At the middle and top end of the spectrum is a wide variety of restaurants that reflects the large immigrant population as well as the foreign expatriates living in the city. Mid-range restaurants have revolutionised the concept of dining outside the home by providing affordable and accessible culinary experiences. The best chefs have moved from private homes to popular restaurants, catering to the need of the growing affluent middle class.
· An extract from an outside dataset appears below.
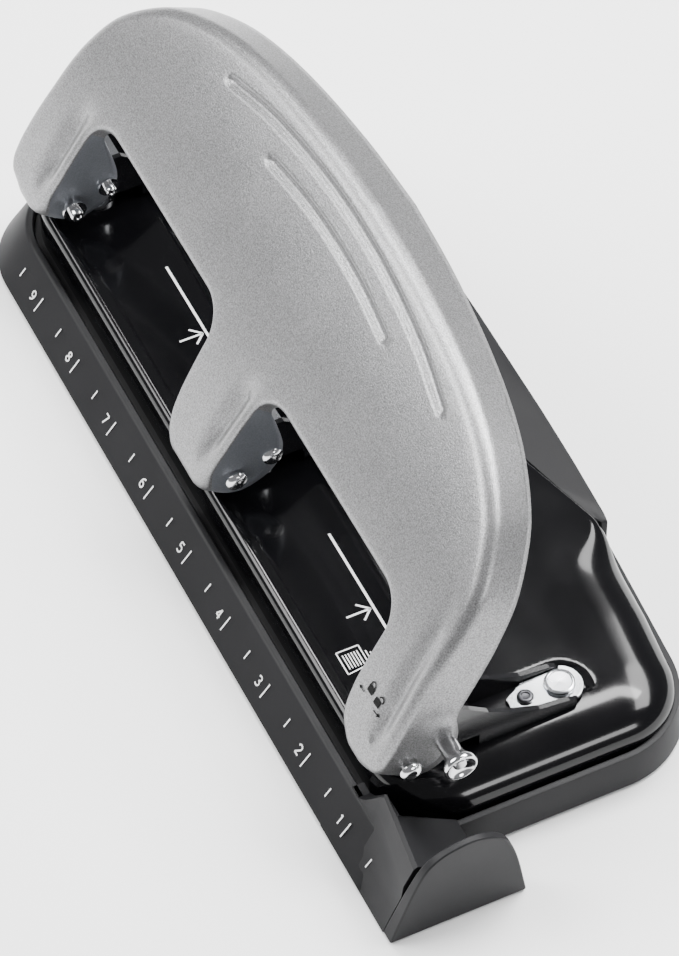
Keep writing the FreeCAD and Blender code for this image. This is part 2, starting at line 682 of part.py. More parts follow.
def face_cylinder(front):
    """Cylinder that carries the curved face, moved forwards by front; its seam is far behind."""
    across = 2 * handle_half + 20
    middle = Vector(-across / 2, size("bulge_up"), size("bulge") - size("face_arch"))
    along = Vector(1, 0, 0)
    cylinder = Part.makeCylinder(size("face_arch") + front, across, middle, along)
    cylinder.rotate(middle, along, 180)
    return cylinder


def handle_tub(inset, front, depth, radius):
    """The arched form as a layer behind the curved face, its front edge rounded."""
    wire = handle_outline(inset)
    wire.translate(Vector(0, 0, -2 * size("flange_depth") - size("bulge_up")))
    block = Part.Face(wire).extrude(Vector(0, 0, 2 * size("crest")))
    block = block.common(face_cylinder(front)).cut(face_cylinder(front - depth))
    reach = size("face_arch") + front

    def on_front(point):
        return abs(math.hypot(point.y - size("bulge_up"), point.z - size("bulge") + size("face_arch")) - reach)

    rim = [edge for edge in block.Edges if max(on_front(p) for p in edge.discretize(5)) < 1e-4]
    return block.makeFillet(radius, rim)


def rounded_prism(points, radius, start, length, axis):
    """Prism of a polygon whose upright edges are rounded; axis u or w."""
    face = Part.Face(Part.makePolygon(points + points[:1]))
    block = face.extrude(axis * length)
    block.translate(axis * start)
    return block.makeFillet(radius, [e for e in block.Edges if abs(abs(direction(e).dot(axis)) - 1) < 1e-6])


def face_height(v):
    """How far the curved face stands before its plane at a height up the slope."""
    return size("bulge") - size("face_arch") + math.sqrt(size("face_arch") ** 2 - (v - size("bulge_up")) ** 2)


def ear(outer_u, towards):
    """One ear: a rounded plate across u, its outer face at outer_u."""
    deep = -size("ear_depth")
    low = size("ear_bottom")
    high = size("window_top") - 5
    middle = (low + high) / 2
    points = [
        Vector(0, low + 1.4, face_height(low + 1.4) - size("sheet") / 2),
        Vector(0, low, -6),
        Vector(0, low + 2.4, -14),
        Vector(0, low + 8.6, deep),
        Vector(0, low + 17, deep),
        Vector(0, low + 23, deep + 2.5),
        Vector(0, high - 4, -6.5),
        Vector(0, high, face_height(high) - size("sheet") / 2),
        Vector(0, middle, face_height(middle) - size("sheet") / 2),
    ]
    axis = Vector(1, 0, 0)
    plate = Part.Face(Part.makePolygon(points + points[:1])).extrude(axis * size("sheet"))
    behind = [e for e in plate.Edges if abs(abs(direction(e).dot(axis)) - 1) < 1e-6 and e.Vertexes[0].Z < -5]
    plate = plate.makeFillet(1.5, behind)
    plate.translate(Vector(outer_u if towards > 0 else outer_u - size("sheet"), 0, 0))
    return plate


def ear_planes():
    """Outer faces of the six ears, and the way their sheet lies from there."""
    planes = [(-handle_half, 1), (handle_half, -1)]
    for sign in (-1, 1):
        planes.append((sign * size("middle_lobe"), -sign))
        planes.append((sign * (size("head_spacing") - size("outer_lobe")), sign))
    return planes


def make_handle_shell():
    """Pressed steel handle: a dished arch with two windows, three lobes and their ears."""
    sheet = size("sheet")
    outer = handle_tub(0, 0, size("flange_depth"), size("face_round"))
    inner = handle_tub(sheet, -sheet, size("flange_depth"), size("face_round") - sheet)
    shell = outer.cut(inner)
    # The lobes are open underneath but for a short turned-in lip.
    opening = 2 * (handle_half - sheet)
    below = Part.makeBox(opening, size("handle_bottom") + size("lobe_corner"), 40,
                         Vector(-opening / 2, 0, -size("lip_depth") - 40))
    shell = shell.cut(below)
    low = size("handle_bottom") - 20
    for sign in (-1, 1):
        near = sign * size("middle_lobe")
        far = sign * (size("head_spacing") - size("outer_lobe"))
        corners = [
            Vector(near, low, 0),
            Vector(far, low, 0),
            Vector(far, size("window_top"), 0),
            Vector(near, size("window_top"), 0),
        ]
        window = rounded_prism(corners, size("window_corner"), -40, 60, Vector(0, 0, 1))
        shell = shell.cut(window)
    for outer_u, towards in ear_planes():
        shell = shell.fuse(ear(outer_u, towards))
    shell = shell.removeSplitter()
    across = 2 * handle_half + 10
    bores = [("pivot_up", "pivot_back", "pivot_diameter", -across / 2, across)]
    bores.append(("drive_up", "drive_back", "drive_diameter", -across / 2, across))
    bores.append(("drive_up", "drive_back", "knob_stem", handle_half - 3, 6))
    for up, back, bore, begin, length in bores:
        start = Vector(begin, size(up), -size(back))
        hole = Part.makeCylinder(size(bore) / 2 + size("pin_fit"), length, start, Vector(1, 0, 0))
        shell = shell.cut(hole)
    solids = shell.Solids
    if len(solids) != 1:
        raise RuntimeError(f"handle shell has {len(solids)} solids")
    feature = fixed_shape("handle_shell", solids[0])
    feature.Placement = FreeCAD.Placement(origin + face_point, Rotation(Vector(1, 0, 0), size("handle_tilt")))
    return feature


ARM_Y = f"({DRIVE_Y} - {PIVOT_Y})"
ARM_Z = f"({DRIVE_Z} - {PIVOT_Z})"
ARM_SQUARED = f"({ARM_Y} * {ARM_Y} + {ARM_Z} * {ARM_Z})"
PRESSED_Y = f"({ARM_Y} * cos(press_angle * 1 deg) + {ARM_Z} * sin(press_angle * 1 deg))"
PRESSED_Z = f"({ARM_Z} * cos(press_angle * 1 deg) - {ARM_Y} * sin(press_angle * 1 deg))"


def ear_span(side):
    """Left and right outer faces of a lobe's ears, from its own head."""
    if side == "middle":
        return "-middle_lobe", "middle_lobe"
    inner, outer = "outer_lobe", "(handle_half - head_spacing)"
    return (f"-{outer}", inner) if side == "left" else (f"-{inner}", outer)


def make_rivet_pin(label, side, x, y, z, diameter):
    """A pin through both ears, with a dome on the right or a clip groove on the left lobe."""
    left, right = ear_span(side)
    radius = f"({diameter} / 2)"
    dome = "(rivet_head / 2)"
    profile = [
        (f"{left} - dome_height", "0"),
        (f"{left} - dome_height", f"{dome} - 1.2"),
        (f"{left} - 1.2", f"{dome} - 0.2"),
        (f"{left} - head_gap", dome),
        (f"{left} - head_gap", radius),
    ]
    if side == "left":
        profile += [
            (f"{right} + 0.5", radius),
            (f"{right} + 0.5", f"{radius} - 0.5"),
            (f"{right} + 1.3", f"{radius} - 0.5"),
            (f"{right} + 1.3", radius),
            (f"{right} + 3.1", radius),
            (f"{right} + 3.6", f"{radius} - 0.5"),
            (f"{right} + 3.6", "0"),
        ]
    else:
        profile += [
            (f"{right} + head_gap", radius),
            (f"{right} + head_gap", dome),
            (f"{right} + 1.2", f"{dome} - 0.2"),
            (f"{right} + dome_height", f"{dome} - 1.2"),
            (f"{right} + dome_height", "0"),
        ]
    return turned(label, profile, x, y, z)


def make_clips():
    """Retaining clips in the grooves of the two left pins."""
    right_ear = ear_span("left")[1]
    body = make_body("retaining_clips", f"-head_spacing + {right_ear} + 0.55")
    sketch = new_sketch(body, "YZ_Plane")
    for y, z, bore in ((PIVOT_Y, PIVOT_Z, "pivot_diameter"), (DRIVE_Y, DRIVE_Z, "drive_diameter")):
        add_circle(sketch, y, z, f"{bore} + 3.2")
        add_circle(sketch, y, z, f"{bore} - 0.96")
    pad(body, sketch, "0.7")
    return body


def make_return_spring(side, shift):
    """Torsion spring round a pivot pin, between the cheeks of its bracket."""
    wire = size("spring_wire")
    radius = size("spring_radius")
    pitch = wire * 1.25
    turns = 6
    length = pitch * turns
    helix = Part.makeHelix(pitch, length, radius)
    start = Part.Circle(Vector(radius, 0, 0), Vector(0, 1, 0), wire / 2).toShape()
    coil = Part.Wire(helix.Edges).makePipeShell([Part.Wire([start])], True, True)
    legs = []
    for height, way in ((0, -1), (length, 1)):
        leg = Part.makeCylinder(wire / 2, 4.4, Vector(radius, 0, height), Vector(0, way, 0))
        legs.append(leg)
    shape = coil.fuse(legs)
    # The helix axis is turned to lie along X, its legs reaching forward and back along the web.
    turn = Rotation(Vector(0, 1, 0), 90)
    feature = fixed_shape(f"return_spring_{side}", shape.Solids[0])
    pivot_y = size("handle_y") + size("pivot_up") * math.cos(tilt) + size("pivot_back") * math.sin(tilt)
    pivot_z = size("handle_z") + size("pivot_up") * math.sin(tilt) - size("pivot_back") * math.cos(tilt)
    feature.Placement = FreeCAD.Placement(origin + Vector(shift - length / 2, pivot_y, pivot_z), turn)
    return feature


# --- lock ----------------------------------------------------------------------------

def make_lock():
    """Sliding drive shaft of the right head with the lock knob and an end clip."""
    left, right = ear_span("right")
    radius = "(drive_diameter / 2)"
    inner = f"({right} - sheet - stem_inside + 1.5)"
    end = f"({right} + knob_length)"
    turned("lock_shaft", [
        (f"{left} - 1.9", "0"),
        (f"{left} - 1.9", f"{radius} - 0.4"),
        (f"{left} - 1.4", f"{radius} - 0.4"),
        (f"{left} - 1.4", radius),
        (f"{end} - 3", radius),
        (f"{end} - 3", "0"),
    ], "head_spacing", DRIVE_Y, DRIVE_Z)
    stem = "(knob_stem / 2)"
    flare = "(knob_flare / 2)"
    turned("lock_knob", [
        (inner, radius),
        (inner, stem),
        (f"{end} - 2.8", stem),
        (f"{end} - 1.1", flare),
        (end, flare),
        (end, f"{flare} - 1"),
        (f"{end} - 1", f"{flare} - 2.4"),
        (f"{end} - 1", "0"),
        (f"{end} - 3", "0"),
        (f"{end} - 3", radius),
    ], "head_spacing", DRIVE_Y, DRIVE_Z)
    body = make_body("lock_clip", f"head_spacing + {left} - 1.8", DRIVE_Y, DRIVE_Z)
    sketch = new_sketch(body, "YZ_Plane")
    add_circle(sketch, "0", "0", "drive_diameter + 3")
    add_circle(sketch, "0", "0", "drive_diameter - 0.76")
    pad(body, sketch, "0.35")


# --- assembly ------------------------------------------------------------------------

make_chip_tray()
make_rubber_feet()
make_base_shell()
for side, shift in HEADS.items():
    make_bracket(side, shift)
    make_guide_plate(side, shift)
    make_die_plate(side, shift)
    make_tongue(side, shift)
    make_punch_pin(side, shift)
    make_rivet_pin(f"pivot_pin_{side}", side, shift, PIVOT_Y, PIVOT_Z, "pivot_diameter")
    if side != "right":
        make_rivet_pin(f"drive_pin_{side}", side, shift, DRIVE_Y, DRIVE_Z, "drive_diameter")
for side, sign in (("left", -1), ("middle", 0), ("right", 1)):
    make_return_spring(side, sign * size("head_spacing"))
make_fasteners("mounting_bolts", "bolt_y", "bolt_head", "bolt_shank", "bolt_head_height",
               "bed_height + web_sheet + tongue_sheet", "shell_wall + web_sheet + tongue_sheet + 4")
make_fasteners("mounting_screws", "screw_y", "screw_head", "screw_shank", "screw_head_height",
               "bed_height + web_sheet + tongue_sheet", "shell_wall + web_sheet + tongue_sheet + 2")
make_nuts()
make_handle_shell()
make_clips()
make_lock()

doc.recompute()
for item in doc.Objects:
    if "Invalid" in item.State or "Error" in item.State:
        raise RuntimeError(f"{item.Name} failed: {item.State}")
for part in PARTS:
    if part.Shape.isNull() or not part.Shape.isValid() or not part.Shape.Solids:
        raise RuntimeError(f"{part.Label} has no valid shape")

pivot = origin + face_point
pivot += Vector(0, size("pivot_up") * math.cos(tilt) + size("pivot_back") * math.sin(tilt),
                size("pivot_up") * math.sin(tilt) - size("pivot_back") * math.cos(tilt))
print("pivot", [round(value, 4) for value in pivot], "stroke", round(stroke, 4))

os.makedirs("parts", exist_ok=True)
for part in PARTS:
    part.Shape.exportStep(f"parts/{part.Label}.step")
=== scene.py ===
import json
import math

import bmesh
import bpy
import numpy as np
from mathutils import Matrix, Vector
from mathutils.geometry import delaunay_2d_cdt


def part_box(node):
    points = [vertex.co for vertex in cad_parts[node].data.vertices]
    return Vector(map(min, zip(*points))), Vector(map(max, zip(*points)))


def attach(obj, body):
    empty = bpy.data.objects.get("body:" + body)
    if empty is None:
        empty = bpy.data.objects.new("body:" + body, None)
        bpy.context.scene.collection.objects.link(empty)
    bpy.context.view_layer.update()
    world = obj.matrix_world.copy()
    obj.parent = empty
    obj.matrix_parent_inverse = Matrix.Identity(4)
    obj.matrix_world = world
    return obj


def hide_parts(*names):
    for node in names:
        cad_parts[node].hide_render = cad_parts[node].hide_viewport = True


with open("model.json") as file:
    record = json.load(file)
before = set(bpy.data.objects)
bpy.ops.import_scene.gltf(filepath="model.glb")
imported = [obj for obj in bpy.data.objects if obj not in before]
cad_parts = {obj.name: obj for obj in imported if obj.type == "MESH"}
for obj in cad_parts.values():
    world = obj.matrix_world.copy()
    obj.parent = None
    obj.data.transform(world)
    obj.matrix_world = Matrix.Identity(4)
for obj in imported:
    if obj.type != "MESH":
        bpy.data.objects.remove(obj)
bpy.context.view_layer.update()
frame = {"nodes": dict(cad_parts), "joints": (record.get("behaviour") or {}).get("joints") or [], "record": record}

# Three-hole paper punch. Lengths here are millimetres from the punch's own corner:
# X = 0 at the middle head, Y = 0 at the tray's front foot edge, Z = 0 on the table.
MM = 0.001
INCH = 25.4
NODES = frame["nodes"]
RECORD = frame["record"]
JOINTS = {joint["name"]: joint for joint in frame["joints"]}


def box_mm(node):
    low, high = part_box(node)
    return low / MM, high / MM


TRAY_LOW, TRAY_HIGH = box_mm("chip_tray")
HEAD_LOW, HEAD_HIGH = box_mm("punch_pin_middle")
ORIGIN = Vector(((HEAD_LOW.x + HEAD_HIGH.x) / 2, TRAY_LOW.y, 0))
SPACING = box_mm("punch_pin_right")[0].x - HEAD_LOW.x
HEADS = {"left": -SPACING, "middle": 0.0, "right": SPACING}
HEAD_Y = 31.0
PIVOT = Vector(JOINTS["handle_press"]["pos_m"]) / MM - ORIGIN


def local_box(node):
    low, high = box_mm(node)
    return low - ORIGIN, high - ORIGIN


def place(point):
    """Position in metres in the frame of a point in the punch's own millimetres."""
    return (Vector(point) + ORIGIN) * MM


# --- materials -----------------------------------------------------------------------

COAT_ROUGHNESS = 0.06
BUMP_DEPTH = 0.1
PATCH = 18


def add_noise(nodes, links, coords, size, detail):
    """Surface noise whose size is in mm."""
    noise = nodes.new("ShaderNodeTexNoise")
    noise.inputs["Scale"].default_value = 1 / (size * MM)
    noise.inputs["Detail"].default_value = detail
    links.new(coords.outputs["Object"], noise.inputs["Vector"])
    return noise.outputs["Fac"]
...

A phenomenon unique to Hong Kong is the increasing number of private kitchens, or speakeasies, which add to the vibrancy of its dining scene. These are unlicensed restaurants in office buildings or private residences that often offer interesting, innovative dishes. Behind the successful private kitchens are passionate home chefs who love sharing their creations and can be found toiling in the kitchen or mingling with the diners. They provide a wide array of cuisines, from innovative fusion, traditional French to authentic Shanghainese, Cantonese and Sichuan food. As unlicensed operators, many allow wine and other beverages to be brought without corkage charge and food prices tend to be fairly competitive. Numerous private kitchens have come and gone, or have evolved into officially licensed restaurants, but the very best remain frequent destinations for local food lovers.